# START OF Provided data

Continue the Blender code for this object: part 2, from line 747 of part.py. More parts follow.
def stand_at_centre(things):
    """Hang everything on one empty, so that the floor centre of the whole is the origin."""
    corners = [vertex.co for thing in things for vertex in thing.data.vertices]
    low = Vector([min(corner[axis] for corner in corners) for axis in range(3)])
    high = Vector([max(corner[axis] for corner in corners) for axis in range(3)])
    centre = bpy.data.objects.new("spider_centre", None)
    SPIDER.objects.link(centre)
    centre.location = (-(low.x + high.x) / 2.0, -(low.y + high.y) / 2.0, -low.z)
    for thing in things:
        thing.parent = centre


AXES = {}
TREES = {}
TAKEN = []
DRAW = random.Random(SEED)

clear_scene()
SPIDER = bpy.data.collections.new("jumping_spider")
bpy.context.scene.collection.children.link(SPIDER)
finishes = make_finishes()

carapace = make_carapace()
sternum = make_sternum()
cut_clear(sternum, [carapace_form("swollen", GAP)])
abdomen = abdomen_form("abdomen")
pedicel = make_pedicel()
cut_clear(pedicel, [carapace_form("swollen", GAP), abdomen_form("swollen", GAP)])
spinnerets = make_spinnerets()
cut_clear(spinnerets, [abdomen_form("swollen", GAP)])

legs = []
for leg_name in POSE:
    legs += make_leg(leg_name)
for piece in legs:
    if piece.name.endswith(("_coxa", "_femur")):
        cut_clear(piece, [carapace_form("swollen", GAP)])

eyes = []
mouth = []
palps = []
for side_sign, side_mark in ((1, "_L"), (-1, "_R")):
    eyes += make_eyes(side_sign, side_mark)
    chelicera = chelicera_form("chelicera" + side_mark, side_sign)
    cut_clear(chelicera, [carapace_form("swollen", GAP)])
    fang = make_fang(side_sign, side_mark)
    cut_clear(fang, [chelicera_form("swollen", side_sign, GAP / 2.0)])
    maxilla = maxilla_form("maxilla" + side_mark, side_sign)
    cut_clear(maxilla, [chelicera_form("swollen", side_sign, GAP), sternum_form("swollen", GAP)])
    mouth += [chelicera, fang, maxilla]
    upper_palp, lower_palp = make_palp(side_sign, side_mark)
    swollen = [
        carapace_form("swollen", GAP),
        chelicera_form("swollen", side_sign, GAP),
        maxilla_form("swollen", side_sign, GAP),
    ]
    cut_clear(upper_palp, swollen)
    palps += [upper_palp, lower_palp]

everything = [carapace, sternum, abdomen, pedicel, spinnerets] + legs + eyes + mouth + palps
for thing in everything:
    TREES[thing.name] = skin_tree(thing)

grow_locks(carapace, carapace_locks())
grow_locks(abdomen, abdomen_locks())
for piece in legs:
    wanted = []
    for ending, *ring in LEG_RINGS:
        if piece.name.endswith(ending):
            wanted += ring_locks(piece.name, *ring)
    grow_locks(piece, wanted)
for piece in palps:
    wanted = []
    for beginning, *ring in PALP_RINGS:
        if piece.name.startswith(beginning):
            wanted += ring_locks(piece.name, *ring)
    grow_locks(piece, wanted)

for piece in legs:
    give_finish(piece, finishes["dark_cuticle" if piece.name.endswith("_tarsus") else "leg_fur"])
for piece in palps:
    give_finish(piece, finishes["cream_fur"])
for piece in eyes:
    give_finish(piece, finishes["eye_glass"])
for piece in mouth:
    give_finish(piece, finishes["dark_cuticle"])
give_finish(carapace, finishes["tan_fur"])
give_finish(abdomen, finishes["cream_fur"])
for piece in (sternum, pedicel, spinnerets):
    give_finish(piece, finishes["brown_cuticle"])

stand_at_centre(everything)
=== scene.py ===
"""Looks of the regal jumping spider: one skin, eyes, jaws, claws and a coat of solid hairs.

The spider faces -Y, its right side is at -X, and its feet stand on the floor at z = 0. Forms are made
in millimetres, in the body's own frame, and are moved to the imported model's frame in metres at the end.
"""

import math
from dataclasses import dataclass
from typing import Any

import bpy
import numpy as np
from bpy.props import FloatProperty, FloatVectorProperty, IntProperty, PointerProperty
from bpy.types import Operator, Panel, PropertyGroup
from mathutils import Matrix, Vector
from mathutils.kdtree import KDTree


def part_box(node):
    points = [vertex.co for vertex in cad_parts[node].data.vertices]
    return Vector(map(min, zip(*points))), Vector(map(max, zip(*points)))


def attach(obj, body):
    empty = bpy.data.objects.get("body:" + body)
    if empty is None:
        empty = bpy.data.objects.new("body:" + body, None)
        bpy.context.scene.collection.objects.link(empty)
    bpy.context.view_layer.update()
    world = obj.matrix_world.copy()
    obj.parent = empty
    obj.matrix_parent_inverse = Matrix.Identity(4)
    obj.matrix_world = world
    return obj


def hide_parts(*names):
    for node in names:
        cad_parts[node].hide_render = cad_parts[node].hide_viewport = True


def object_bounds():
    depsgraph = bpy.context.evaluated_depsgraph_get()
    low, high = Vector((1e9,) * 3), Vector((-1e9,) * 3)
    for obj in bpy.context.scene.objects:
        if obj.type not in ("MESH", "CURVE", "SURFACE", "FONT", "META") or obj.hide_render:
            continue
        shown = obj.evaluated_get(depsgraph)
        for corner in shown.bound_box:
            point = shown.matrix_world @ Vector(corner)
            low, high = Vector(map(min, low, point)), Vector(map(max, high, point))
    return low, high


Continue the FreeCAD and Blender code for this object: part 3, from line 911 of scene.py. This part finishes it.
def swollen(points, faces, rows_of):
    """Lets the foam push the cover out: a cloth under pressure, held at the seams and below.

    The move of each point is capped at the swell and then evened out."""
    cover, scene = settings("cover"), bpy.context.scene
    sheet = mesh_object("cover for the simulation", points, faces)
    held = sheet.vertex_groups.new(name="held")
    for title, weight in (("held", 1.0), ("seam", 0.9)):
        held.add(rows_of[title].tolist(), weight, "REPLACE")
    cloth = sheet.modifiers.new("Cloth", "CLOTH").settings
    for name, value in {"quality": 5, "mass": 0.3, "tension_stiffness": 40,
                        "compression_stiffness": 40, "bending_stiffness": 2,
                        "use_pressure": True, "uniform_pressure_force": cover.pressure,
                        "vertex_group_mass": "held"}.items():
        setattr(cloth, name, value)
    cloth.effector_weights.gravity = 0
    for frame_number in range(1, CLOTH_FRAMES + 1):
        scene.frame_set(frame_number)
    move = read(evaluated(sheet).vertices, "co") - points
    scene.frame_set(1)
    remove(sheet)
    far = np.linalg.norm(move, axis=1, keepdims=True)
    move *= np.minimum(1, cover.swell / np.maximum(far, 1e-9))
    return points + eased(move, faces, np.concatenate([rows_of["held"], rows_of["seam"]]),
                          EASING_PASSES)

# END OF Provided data

• **Your instructions**:
Output exactly one stretch of the listing: from the line containing "everything = [carapace, sternum, abdomen, pedicel, spinnerets]" through the line containing "obj.parent = empty", both end lines included.

• **Worked answer**:
everything = [carapace, sternum, abdomen, pedicel, spinnerets] + legs + eyes + mouth + palps
for thing in everything:
    TREES[thing.name] = skin_tree(thing)

grow_locks(carapace, carapace_locks())
grow_locks(abdomen, abdomen_locks())
for piece in legs:
    wanted = []
    for ending, *ring in LEG_RINGS:
        if piece.name.endswith(ending):
            wanted += ring_locks(piece.name, *ring)
    grow_locks(piece, wanted)
for piece in palps:
    wanted = []
    for beginning, *ring in PALP_RINGS:
        if piece.name.startswith(beginning):
            wanted += ring_locks(piece.name, *ring)
    grow_locks(piece, wanted)

for piece in legs:
    give_finish(piece, finishes["dark_cuticle" if piece.name.endswith("_tarsus") else "leg_fur"])
for piece in palps:
    give_finish(piece, finishes["cream_fur"])
for piece in eyes:
    give_finish(piece, finishes["eye_glass"])
for piece in mouth:
    give_finish(piece, finishes["dark_cuticle"])
give_finish(carapace, finishes["tan_fur"])
give_finish(abdomen, finishes["cream_fur"])
for piece in (sternum, pedicel, spinnerets):
    give_finish(piece, finishes["brown_cuticle"])

stand_at_centre(everything)
=== scene.py ===
"""Looks of the regal jumping spider: one skin, eyes, jaws, claws and a coat of solid hairs.

The spider faces -Y, its right side is at -X, and its feet stand on the floor at z = 0. Forms are made
in millimetres, in the body's own frame, and are moved to the imported model's frame in metres at the end.
"""

import math
from dataclasses import dataclass
from typing import Any

import bpy
import numpy as np
from bpy.props import FloatProperty, FloatVectorProperty, IntProperty, PointerProperty
from bpy.types import Operator, Panel, PropertyGroup
from mathutils import Matrix, Vector
from mathutils.kdtree import KDTree


def part_box(node):
    points = [vertex.co for vertex in cad_parts[node].data.vertices]
    return Vector(map(min, zip(*points))), Vector(map(max, zip(*points)))


def attach(obj, body):
    empty = bpy.data.objects.get("body:" + body)
    if empty is None:
        empty = bpy.data.objects.new("body:" + body, None)
        bpy.context.scene.collection.objects.link(empty)
    bpy.context.view_layer.update()
    world = obj.matrix_world.copy()
    obj.parent = empty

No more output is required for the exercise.